Old-fashioned baked fruit desserts have some of the silliest names in all of cook-dom. • Pandowdy, buckle and crumble sound like words you'd hear the dentist utter about the sad state of your teeth. Then there's the slump, grunt and Betty. Culinary treats or a glossary of gymnastics moves? That could go either way. And what fool would eat something called a fool? • But don't let the curiously named desserts put you off, especially at this time of the summer when the produce bins are bulging with berries plus tropical and stone fruit. Make use of the bounty by baking Mango and Rhubarb Crisp or Peach Cobbler, both made even more delicious with rivers of melting vanilla ice cream running through them.

Here's another thing to know: Fresh fruit is wonderful but it's often juicier than frozen. For extra-ripe fresh fruit, you may need a bit more cornstarch than the recipe calls for so that the juice doesn't overrun the dry ingredients. Frozen fruit holds its shape when baked and it's already peeled, too, so that's a time-saver. I tested the recipes that accompany this story and used frozen fruit in three of them, even when the original recipes called for fresh. All turned out lovely, making them perfect for year-round baking.

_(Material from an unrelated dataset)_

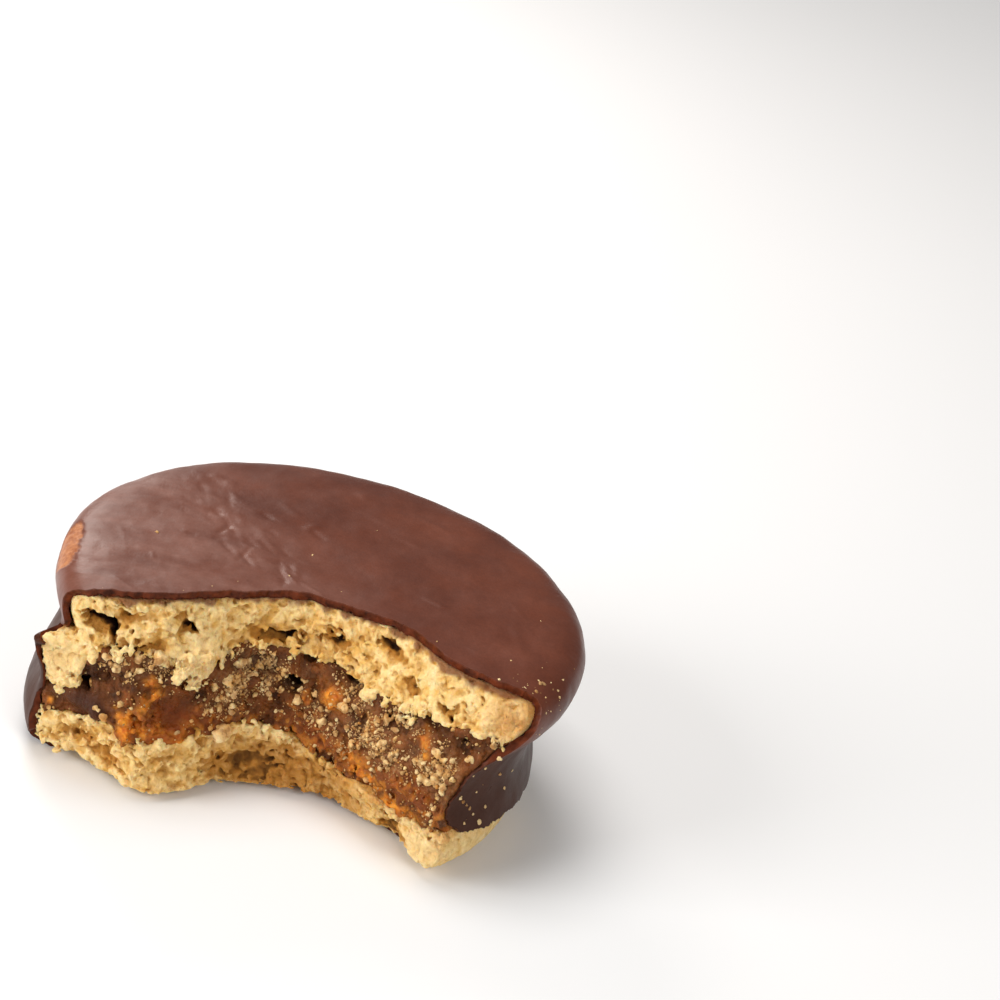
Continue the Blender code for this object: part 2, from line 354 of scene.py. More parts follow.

Also, frozen fruit can be cheaper in large quantities unless you're buying fresh fruit at a farmers market or have access to a tree or bush. Watch for bags of frozen fruit on sale and stock the freezer. I spent nearly $10 on fresh peaches for the peach cobbler and frozen would have been about $3 less.

And about that fool: It's a classic English dessert, something like a parfait. It's not baked but just cut fruit folded with sweetened whipped cream.


Betty: A baked pudding with sweetened fruit and buttered bread crumbs on the top. Similar to bread pudding, made with bread cubes. It is often associated with autumn when apples are in season but can be made with summer fruits, too.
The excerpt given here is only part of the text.